O God, make this age great that we may be
As giants in Thy praise! and raise up Mind,

Whose trumpet-tongued, aerial melody
May blow alarum loud to every wind,
And startle the dull ears of human kind.
'Mariana proves that sophisticated symbolist poetry could be written fifty years before the symbolists' - McLuhan
Bravo! - an almost accurate quotation.

"Mariana" is there to prove that the most sophisticated symbolist poetry could be written fifty years before the Symbolists.
- HM McLuhan, Tennyson and Picturesque Poetry, Essays in Criticism, I, 1951.
'It seems at times as if Tennyson has swallowed what we have come to call the Victorian Age' - Stott
An accurate quotation, but removed from the explanatory reference to Thackeray's snake simile.

William Thackeray once wrote of him: 'he reads all sorts of things, swallows and digests them like a great poetical boa-constrictor' and it seems at times as if Tennyson has swallowed what we have come to call the Victorian Age, or that his poetry is a fossil which enables us to observe with twentieth-century critical apparatus all the complex sinews and musculature of that age.
- Rebecca Stott, Tennyson, Routledge, 2015.
Tennyson is 'the poet of melancholia, passion and despair' - TS Eliot
Part of a longer statement assembled into a soundbite Eliot never specifically said.

"I want to put before you Tennyson as I see him ... <several sentences snipped>. And there is the aspect of him which I wish to present in these few minutes: the poet of melancholia, passion, and despair."
- TS Eliot, radio lecture, The Voice of His Time, broadcast on the BBC on 20th January 1942 (full quotation).
'The finest ear, perhaps, of any English poet' - WH Auden
Another positive quotation selectively ripped out of an overall lukewarm assessment.

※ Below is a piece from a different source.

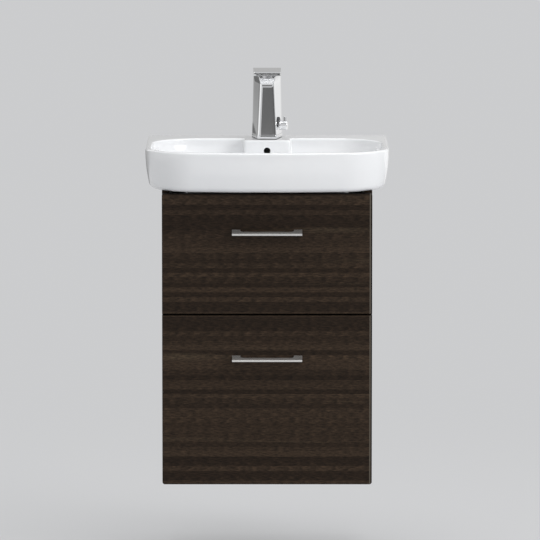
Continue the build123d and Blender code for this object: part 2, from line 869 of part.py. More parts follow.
with BuildPart() as temp_grip:
    add(on_control(disc_low, control_disc_out, control_disc_radius))
    add(on_control(control_disc_out, barrel_end, barrel_radius, barrel_drop))
    end_face = temp_grip.faces().sort_by(lambda f: f.center().X)[-1]
    fillet(end_face.edges(), barrel_edge_radius)
    add(on_control(disc_low, spindle_in_barrel, spindle_radius), mode=Mode.SUBTRACT)
    pin_plane = Plane(
        origin=control_plane.offset(pin_place).origin, x_dir=control_plane.z_dir, z_dir=(0, 0, 1)
    )
    with BuildSketch(pin_plane.offset(-pin_seat)):
        Circle(pin_radius)
    extrude(amount=2 * barrel_radius, mode=Mode.SUBTRACT)
keep(temp_grip, "temp_grip")

with BuildPart() as temp_pin:
    with BuildSketch(pin_plane.offset(-pin_seat)):
        Circle(pin_radius)
    extrude(amount=pin_seat + pin_top)
    fillet(temp_pin.faces().sort_by(Axis.Z)[-1].edges(), barrel_edge_radius)
keep(temp_pin, "temp_pin")

with BuildPart() as temp_spindle:
    add(on_control(-spindle_reach, spindle_in_barrel, spindle_radius))
keep(temp_spindle, "temp_spindle")

# The cabinet's boards, with blind dowels in their joints
rail_foot = cabinet_top - rail_height
floor_top = cabinet_bottom + board
lower_rail_top = floor_top + rail_height
front_rail_top = cabinet_top - front_rail_drop
front_rail_foot = front_rail_top - front_rail_height
rail_places = (
    (-board / 2, rail_foot + dowel_from_edge),
    (-board / 2, cabinet_top - dowel_from_edge),
    (-board / 2, floor_top + dowel_from_edge),
    (-board / 2, lower_rail_top - dowel_from_edge),
    (-(side_depth - board / 2), front_rail_foot + dowel_from_edge),
    (-(side_depth - board / 2), front_rail_top - dowel_from_edge),
    (-(side_depth - dowel_from_edge), middle_rail_top - board / 2),
    (-(side_depth - middle_rail_depth + dowel_from_edge), middle_rail_top - board / 2),
    (-(side_depth - dowel_from_edge), cabinet_bottom + board / 2),
    (-(board + dowel_from_edge), cabinet_bottom + board / 2),
)


def dowels(radius, spare):
    """Dowels, or the holes for them, in the joints between the sides and the boards between."""
    with BuildPart() as pegs:
        for side in (-1, 1):
            start = inner_half + dowel_in_side + spare
            with BuildSketch(Plane.YZ.offset(side * start)):
                with Locations(*rail_places):
                    Circle(radius)
            extrude(amount=-side * (dowel_length + 2 * spare))
    return pegs.part


dowel_holes = dowels(dowel_radius + dowel_clearance, dowel_end_clearance)
boards = {
    "side_left": ((-cabinet_width / 2, -side_depth, cabinet_bottom), (-inner_half, 0, cabinet_top)),
    "side_right": ((inner_half, -side_depth, cabinet_bottom), (cabinet_width / 2, 0, cabinet_top)),
    "bottom_panel": ((-inner_half, -side_depth, cabinet_bottom), (inner_half, 0, floor_top)),
    "hanging_rail": ((-inner_half, -board, rail_foot), (inner_half, 0, cabinet_top)),
    "lower_back_rail": ((-inner_half, -board, floor_top), (inner_half, 0, lower_rail_top)),
    "front_rail": (
        (-inner_half, -side_depth, front_rail_foot),
        (inner_half, -(side_depth - board), front_rail_top),
    ),
    "middle_rail": (
        (-inner_half, -side_depth, middle_rail_top - board),
        (inner_half, -(side_depth - middle_rail_depth), middle_rail_top),
    ),
}

for name, (low, high) in boards.items():
    with BuildPart() as panel:
        add(board_between(low, high))
        add(dowel_holes, mode=Mode.SUBTRACT)
        if name == "hanging_rail":
            with BuildSketch(Plane.XZ):
                with GridLocations(wall_bolt_spacing, 1, 2, 1):
                    Circle(wall_bolt_hole_radius)
            extrude(amount=board, mode=Mode.SUBTRACT)
    keep(panel, name)

with BuildPart() as carcass_dowels:
    add(dowels(dowel_radius, 0))
keep(carcass_dowels, "carcass_dowels")


def runner_channel(side, from_box, web_out, lip, half_height, level, near, length):
    """One C-shaped member of a runner, where from_box is how far its web lies from the drawer."""
    box_face = inner_half - runner_width
    web = (box_face + from_box, box_face + from_box + runner_steel)
    lip_end = web[0] - lip if web_out else web[1] + lip
    with BuildPart() as channel:
        with BuildSketch(Plane.XZ.offset(near)):
            for low_x, high_x, low_z, high_z in (
                (*web, -half_height, half_height),
                (min(web[0], lip_end), max(web[1], lip_end), half_height - runner_steel, half_height),
                (min(web[0], lip_end), max(web[1], lip_end), -half_height, runner_steel - half_height),
            ):
                with Locations((side * (low_x + high_x) / 2, level + (low_z + high_z) / 2)):
                    Rectangle(high_x - low_x, high_z - low_z)
        extrude(amount=-length)
    return channel.part


# The two drawers: a front with its handle and buffers, a box, and three-part runners
box_outer = inner_half - runner_width
box_inner = box_outer - box_board
upper_box_top = pipe_level - pipe_radius - box_under_pipe
lower_box_top = floor_top + box_floor_clearance + lower_box_height
drawers = (
    ("upper", upper_front_bottom, upper_front_top, middle_rail_top, upper_box_top, upper_handle_drop),
    ("lower", cabinet_bottom, lower_front_top, floor_top, lower_box_top, lower_handle_drop),
)

for prefix, front_low, front_high, rest, box_high, handle_drop in drawers:
    box_low = rest + box_floor_clearance
    box_back = front_back - box_depth
    bottom_low = box_low + box_bottom_lift
    bottom_high = bottom_low + box_bottom_thickness
    handle_foot = front_high - handle_drop
    screw_places = [
        (side * handle_spacing / 2, handle_foot + handle_screw_height) for side in (-1, 1)
    ]
    bottom_board = board_between(
        (-box_inner - box_groove, -front_back - box_groove, bottom_low),
        (box_inner + box_groove, -box_back - box_board + box_groove, bottom_high),
    )

    with BuildPart() as front:
        add(
            board_between(
                (-cabinet_width / 2, -cabinet_depth, front_low),
                (cabinet_width / 2, -front_back, front_high),
            )
        )
        outer_end = -1 if prefix == "upper" else 0
        corners = front.edges().filter_by(Axis.Y).group_by(Axis.Z)[outer_end]
        fillet(corners, front_corner_radius_seen)
        face_edges = front.faces().sort_by(Axis.Y)[0].edges()
        gap_edges = face_edges.filter_by(Axis.X).sort_by(Axis.Z)[-1 - outer_end]
        fillet(face_edges.filter_by(lambda e: e.center().Z != gap_edges.center().Z), front_edge_radius)
        add(bottom_board, mode=Mode.SUBTRACT)
        with BuildSketch(Plane.XZ.offset(front_back)):
            with Locations(*screw_places):
                Circle(handle_screw_radius + handle_screw_clearance)
        extrude(amount=front_thickness, mode=Mode.SUBTRACT)
    keep(front, prefix + "_front")

    for side_name, side in (("left", -1), ("right", 1)):
        with BuildPart() as box_side:
            inner, outer = sorted((side * box_inner, side * box_outer))
            add(board_between((inner, -front_back, box_low), (outer, -box_back, box_high)))
            add(bottom_board, mode=Mode.SUBTRACT)
        keep(box_side, prefix + "_box_" + side_name)

    with BuildPart() as box_rear:
        add(
            board_between(
                (-box_inner, -box_back - box_board, box_low), (box_inner, -box_back, box_high)
            )
        )
        add(bottom_board, mode=Mode.SUBTRACT)
    keep(box_rear, prefix + "_box_back")

    with BuildPart() as box_bottom:
        add(bottom_board)
    keep(box_bottom, prefix + "_box_bottom")

    with BuildPart() as handle:
        with BuildSketch(Plane.YZ.offset(-handle_width / 2)):
            with BuildLine():
                Polyline(
                    (-cabinet_depth, handle_foot),
                    (-cabinet_depth - handle_reach, handle_foot),
                    (-cabinet_depth - handle_reach, handle_foot + handle_face_height),
                    (-cabinet_depth, handle_foot + handle_root_height),
                    close=True,
                )
            make_face()
        extrude(amount=handle_width)
        slot_width = handle_width - 2 * handle_foot_width
        slot_depth = handle_reach - handle_bar_depth
        with BuildSketch(Plane.XY.offset(handle_foot)) as slot:
            with Locations((0, -cabinet_depth - slot_depth / 2)):
                Rectangle(slot_width, slot_depth)
            fillet(slot.vertices().group_by(Axis.Y)[0], handle_inner_radius)
        extrude(amount=handle_root_height, mode=Mode.SUBTRACT)
        front_face = handle.faces().sort_by(Axis.Y)[0]
        fillet(front_face.edges(), handle_edge_radius)
        with BuildSketch(Plane.XZ.offset(cabinet_depth)):
            with Locations(*screw_places):
                Circle(handle_screw_radius + handle_screw_clearance)
        extrude(amount=handle_screw_depth + handle_screw_clearance, mode=Mode.SUBTRACT)
    keep(handle, prefix + "_handle")

    with BuildPart() as handle_screws:
        screw_head = front_back - handle_screw_head_height
        for place in screw_places:
            add(level_tube(place, screw_head, front_back, handle_screw_head_radius))
            add(level_tube(place, front_back, cabinet_depth + handle_screw_depth, handle_screw_radius))
    keep(handle_screws, prefix + "_handle_screws")

    with BuildPart() as buffers:
        for x in (-1, 1):
            for level in (front_low + buffer_from_end, front_high - buffer_from_end):
                place = (x * (inner_half + board / 2), level)
                add(level_tube(place, side_depth, front_back, buffer_radius))
    keep(buffers, prefix + "_buffers")

    runner_level = box_low + runner_lift + runner_height / 2
    runner_front = side_depth - runner_setback
    outer_half = runner_height / 2
    middle_half = outer_half - runner_steel - runner_play
    inner_member_half = middle_half - runner_steel - runner_play
    outer_web = runner_width - runner_steel
    middle_web = outer_web - runner_steel - runner_play
    members = (
        ("fixed", outer_web, True, outer_lip, outer_half, runner_length),
        ("middle", middle_web, True, middle_lip, middle_half, sliding_length),
        ("inner", 0, False, inner_lip, inner_member_half, sliding_length),
    )
    for member, from_box, web_out, lip, half_height, length in members:
        with BuildPart() as runner_pair:
            for side in (-1, 1):
                add(
                    runner_channel(
                        side, from_box, web_out, lip, half_height, runner_level, runner_front, length
                    )
                )
        keep(runner_pair, prefix + "_runners_" + member)
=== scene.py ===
import json
import math

import bmesh
import bpy
from mathutils import Matrix, Vector
from mathutils.geometry import tessellate_polygon


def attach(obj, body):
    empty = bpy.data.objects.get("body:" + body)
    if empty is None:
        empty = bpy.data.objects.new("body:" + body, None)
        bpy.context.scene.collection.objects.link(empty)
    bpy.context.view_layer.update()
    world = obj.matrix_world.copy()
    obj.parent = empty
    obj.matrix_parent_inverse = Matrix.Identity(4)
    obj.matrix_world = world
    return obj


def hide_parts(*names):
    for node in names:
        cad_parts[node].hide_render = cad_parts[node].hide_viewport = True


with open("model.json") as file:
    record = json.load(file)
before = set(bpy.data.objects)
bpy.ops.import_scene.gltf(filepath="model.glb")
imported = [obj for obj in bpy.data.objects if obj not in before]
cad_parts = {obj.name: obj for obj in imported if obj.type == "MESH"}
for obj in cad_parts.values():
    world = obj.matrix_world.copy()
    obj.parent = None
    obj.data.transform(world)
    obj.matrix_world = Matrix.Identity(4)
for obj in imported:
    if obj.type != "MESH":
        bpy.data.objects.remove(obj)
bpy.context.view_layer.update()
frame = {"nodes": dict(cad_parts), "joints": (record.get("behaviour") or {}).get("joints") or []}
nodes = frame["nodes"]
print("frame loaded:", len(nodes), "nodes")


# A mesh object from points and faces, smooth up to an edge angle, riding on a body of the unit
def makePiece(name, points, faces, material, body, smoothAngle=35):
    mesh = bpy.data.meshes.new(name)
    mesh.from_pydata(points, [], faces)
    mesh.materials.append(material)
    mesh.validate()
    piece = bpy.data.objects.new(name, mesh)
    bpy.context.scene.collection.objects.link(piece)
    tidyNormals(mesh)
    shadeSmooth(mesh, smoothAngle)
    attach(piece, body)
    return piece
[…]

... he had the finest ear, perhaps, of any English poet; he was also undoubtedly the stupidest; there was little about melancholia that he didn't know; there was little else that he did.
- WH Auden, Forewords and Afterwords, London: Faber, 1973.
Summing up: maybe two of the quotations are largely accurate, and largely accurately reflect their context. The rest are variously misleading about their context, wrongly attributed, or are cherry-picked phrases ripped from their source and rejigged into simplified assertions that the quoted authors never made.

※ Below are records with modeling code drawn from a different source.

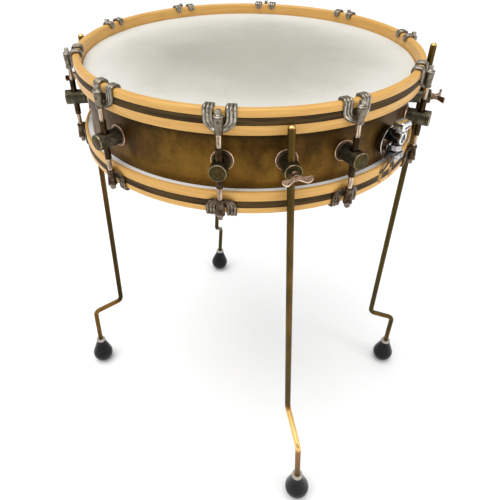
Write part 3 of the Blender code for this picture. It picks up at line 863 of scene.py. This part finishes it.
ARM_ACROSS = 24
RIDGES = 3
RIDGE_DEPTH = 0.8
KEY_HALF = 2.7              # half the width of a rod's square key head


def ridge_wave(share):
    """1 on a ridge's crest and -1 in a groove, at a share of the arm's width."""
    return math.cos(math.tau * RIDGES * (share - 0.5 / RIDGES))


def claw_arm(side, groove, crest):
    """One ribbed arm of a claw, curved with the hoop. side is 1 or -1."""
    rows = smoothed(ARM_ROWS, 4)
    path = [row[:2] for row in rows]
    rings = []
    for i, (out, up, near, far, thick) in enumerate(rows):
        along = heading(path, i)
        normal = Vector((along.y, 0.0, -along.x))
        depth = RIDGE_DEPTH * min(1.0, max(0.0, (up + 17.0) / 7.0)) * (1.0 if out > -17.5 else 0.3)
        corners = []
        for k in range(ARM_ACROSS + 1):
            share = k / ARM_ACROSS
            ridge = (0.5 + 0.5 * ridge_wave(share)) ** 0.7
            edge = 1.0 - 0.45 * abs(2 * share - 1) ** 10
            corners.append((near + (far - near) * share, thick / 2 * edge - depth * (1.0 - ridge)))
        for k in range(5):
            corners.append((far + (near - far) * k / 4, -thick / 2))
        points = []
        for across, lift in corners:
            radius = ROD_CIRCLE + out + normal.x * lift
            angle = side * across / ROD_CIRCLE
            x, y = radius * math.cos(angle), radius * math.sin(angle)
            points.append((x - ROD_CIRCLE, y, up + normal.z * lift))
        rings.append(points)
    crests = [k for k in range(ARM_ACROSS) if ridge_wave((k + 0.5) / ARM_ACROSS) > 0.1]
    return lofted(rings, groove, crest, crests)


def claw(groove, crest):
    """A casting over the hoop's edge, with its tension rod and key head through its barrel."""
    barrel = [(0.0, -5.2), (4.6, -5.2), (5.4, -6.0), (5.35, -9.0), (4.7, -15.0), (4.4, -20.0)]
    barrel += [(4.9, -21.6), (4.9, -23.6), (4.4, -24.5), (ROD_RADIUS, -24.5), (0.0, -24.5)]
    washer = [(0.0, -5.3), (5.2, -5.3), (5.7, -4.9), (5.7, -3.7), (5.2, -3.3), (0.0, -3.3)]
    collar = [(0.0, -3.4), (3.9, -3.4), (4.0, -2.6), (3.4, -2.0), (0.0, -2.0)]
    end = SLEEVE_HALF - HALF - 4.0
    rod = [(0.0, -24.0), (ROD_RADIUS, -24.0)] + threaded(ROD_RADIUS, -26.0, end) + [(0.0, end)]
    whole = gathered(
        claw_arm(1, groove, crest),
        claw_arm(-1, groove, crest),
        turned([(groove, barrel)], 32),
        turned([(crest, washer)], 32),
        turned([(crest, collar)], 24),
        block((-KEY_HALF, -KEY_HALF, -2.4), (KEY_HALF, KEY_HALF, 2.6), 0.55, crest),
        turned([("rod_copper", rod)], 24),
    )
    return shifted(whole, z=HALF)


def claws():
    upper = claw("pewter", "pewter_bright")
    lower = upside_down(claw("pewter_brown", "pewter_dull"))
    shapes = {"top": scaled(upper), "bottom": scaled(lower)}
    for side, shape in shapes.items():
        for i in range(LUG_COUNT):
            degrees = FIRST_LUG + LUG_STEP * i
            name = f"{side}_claw_{i + 1}"
            at_station(f"cast_{name}", shape, "drum", "pewter", name, degrees, ROD_CIRCLE)


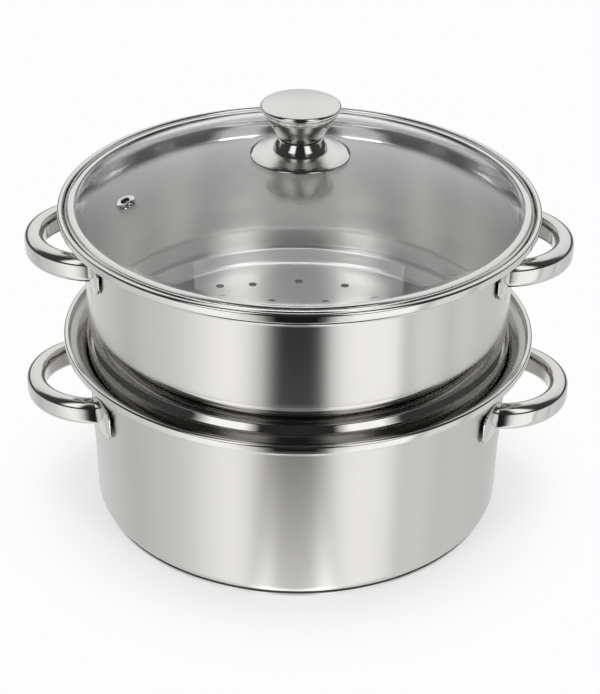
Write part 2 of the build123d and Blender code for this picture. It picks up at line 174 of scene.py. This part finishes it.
table.visible_glossy = False

# Pale patch of the table in front of the pot, which fills the foot of the dark gap. Only the steel sees it.
patch_inner, patch_outer, patch_height = 0.12, 0.4, 0.4 * mm
patch_side, patch_side_soft = radians(7), radians(14)
patch_near, patch_far, patch_strength = 0.127, 0.325, 0.9
bpy.ops.object.select_all(action="DESELECT")
bpy.ops.mesh.primitive_circle_add(vertices=64, radius=patch_outer, fill_type="NGON", location=(0, 0, 0))
patch = bpy.context.object
patch.name = "pale_patch"
bpy.ops.object.mode_set(mode="EDIT")
bpy.ops.mesh.inset(thickness=patch_outer - patch_inner)
bpy.ops.mesh.delete(type="FACE")
bpy.ops.mesh.select_all(action="SELECT")
bpy.ops.transform.translate(value=(0, 0, patch_height))
bpy.ops.object.mode_set(mode="OBJECT")
pale = bpy.data.materials.new("pale_patch")
pale.use_nodes = True
tree = pale.node_tree
tree.nodes.clear()
spot = add_node(tree, "ShaderNodeTexCoord")
axes = add_node(tree, "ShaderNodeSeparateXYZ", {0: spot.outputs["Object"]})
back = add_node(tree, "ShaderNodeMath", {0: axes.outputs["Y"]}, {1: -1}, operation="MULTIPLY")
angle = add_node(tree, "ShaderNodeMath", {0: axes.outputs["X"], 1: back.outputs[0]}, operation="ARCTAN2")
aside = add_node(tree, "ShaderNodeMath", {0: angle.outputs[0]}, operation="ABSOLUTE")
wedge = add_node(tree, "ShaderNodeMapRange", {"Value": aside.outputs[0]},
                 {"From Min": patch_side, "From Max": patch_side_soft, "To Min": 1, "To Max": 0},
                 interpolation_type="SMOOTHSTEP")
flat = add_node(tree, "ShaderNodeVectorMath", {0: spot.outputs["Object"]}, {1: (1, 1, 0)},
                operation="MULTIPLY")
reach = add_node(tree, "ShaderNodeVectorMath", {0: flat.outputs[0]}, operation="LENGTH")
near = add_node(tree, "ShaderNodeMapRange", {"Value": reach.outputs["Value"]},
                {"From Min": patch_near, "From Max": patch_far, "To Min": patch_strength, "To Max": 0})
lit = add_node(tree, "ShaderNodeMath", {0: wedge.outputs["Result"], 1: near.outputs["Result"]},
               operation="MULTIPLY")
glow = add_node(tree, "ShaderNodeEmission", {"Strength": lit.outputs[0]}, {"Color": linear("ffffff")})
clear = add_node(tree, "ShaderNodeBsdfTransparent")
both = add_node(tree, "ShaderNodeAddShader", {0: glow.outputs[0], 1: clear.outputs[0]})
add_node(tree, "ShaderNodeOutputMaterial", {"Surface": both.outputs[0]})
patch.data.materials.append(pale)
patch.visible_camera = False
patch.visible_diffuse = False
patch.visible_shadow = False
patch.visible_transmission = False

# Lamps: three soft area lamps that light the table, for the soft shadow of the pot. The steel mirrors none.
lamp_aim = Vector((0, 0, 0.12))
for name, lamp_place, size, power in (
    ("softbox_left", (-1.05, -1.45, 0.95), (0.7, 0.9), 8),
    ("softbox_right", (1.05, -1.45, 0.95), (0.7, 0.9), 8),
    ("softbox_top", (0, 0.3, 2.2), (1.6, 1.2), 16),
):
    lamp = bpy.data.lights.new(name, "AREA")
    lamp.shape = "RECTANGLE"
    lamp.size, lamp.size_y = size
    lamp.energy = power
    box = bpy.data.objects.new(name, lamp)
    bpy.context.scene.collection.objects.link(box)
    box.location = lamp_place
    box.rotation_euler = (lamp_aim - Vector(lamp_place)).to_track_quat("-Z", "Y").to_euler()
    box.visible_glossy = False


# Pot: a deep-drawn stainless steel shell. The sheet is bent out at the mouth into a ledge and rolled over
# into a smooth rim. The wall and floor are brushed to a satin and the rim is mirror polished. The ledge inside
# the rim is a little rougher, and its steel is painted darker as shade for the crevice under the steamer.
def bend_corners(piece, corners):
    """Rounds each corner (radius, height, bend) of the drawn line to its bend."""
    points = [Vector((radius, 0, height)) * mm for radius, height, bend in corners]
    lines = zip(points[-1:] + points, points, points[1:] + points[:1], corners)
    for before, corner, after, (_, _, bend) in lines:
        if not bend:
            continue
        turn = (corner - before).angle(after - corner)
        mesh = bmesh.from_edit_mesh(piece.data)
        for vertex in mesh.verts:
            vertex.select_set((vertex.co - corner).length < 1e-6)
        mesh.select_flush_mode()
        bmesh.update_edit_mesh(piece.data)
        steps = max(3, int(degrees(turn) / 8))
        bpy.ops.mesh.bevel(offset=bend * mm * tan(turn / 2), segments=steps, affect="VERTICES",
                           clamp_overlap=False)


def turn_line(piece, steps):
    """Turns the drawn line about the axis and joins the seam."""
    bpy.ops.mesh.select_all(action="SELECT")
    bpy.ops.mesh.spin(steps=steps, angle=2 * pi, center=(0, 0, 0), axis=(0, 0, 1))
    bpy.ops.mesh.select_all(action="SELECT")
    bpy.ops.mesh.remove_doubles(threshold=1e-6)
    bpy.ops.mesh.normals_make_consistent(inside=False)
    bpy.ops.object.mode_set(mode="OBJECT")


def start_line(name, corner):
    """One vertex at a corner of the line to be turned."""
    bpy.ops.object.select_all(action="DESELECT")
    bpy.ops.mesh.primitive_plane_add(size=1 * mm)
    piece = bpy.context.object
    piece.name = name
    bpy.ops.object.mode_set(mode="EDIT")
    bpy.ops.mesh.select_all(action="SELECT")
    bpy.ops.mesh.merge(type="CENTER")
    bpy.ops.transform.translate(value=(corner[0] * mm, 0, corner[1] * mm))
    return piece


def draw_line(name, corners, closed):
    """The line through the corners (radius, height, bend), with its corners rounded."""
    piece = start_line(name, corners[0])
    for start, end in zip(corners, corners[1:]):
        bpy.ops.mesh.extrude_region_move(TRANSFORM_OT_translate={
            "value": ((end[0] - start[0]) * mm, 0, (end[1] - start[1]) * mm)})
    if closed:
        bpy.ops.mesh.select_all(action="SELECT")
        bpy.ops.mesh.edge_face_add()
        bpy.ops.mesh.delete(type="ONLY_FACE")
    bend_corners(piece, corners)
    return piece


crease = radians(40)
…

The Teachit (UK) worksheet they come from - KS5 > Poetry > Tennyson > Critical viewpoints diamond ranking - purports to teach a "critical and questioning" approach, but largely focuses on analysing the quotes as given. There's no indication that this critical approach should be directed at the accuracy of the quotes themselves.

One option is "Ask students to see if they can track down the source and its date". But I very much doubt most students will get far unless they've already been taught the necessary paranoia about quotations online (and, regrettably, in school worksheets too - see Aargh! Two Sunflowers) to know that the citation and even the wording may be untrustworthy. Tracing quotations very often needs to involve breaking them down and searching for key phrases, and even anticipating variants.

It's depressing that this collection of badly-attributed, and even fake, quotations is going the rounds as part of a Key Stage 5 resource. I'm sure that there are more like it.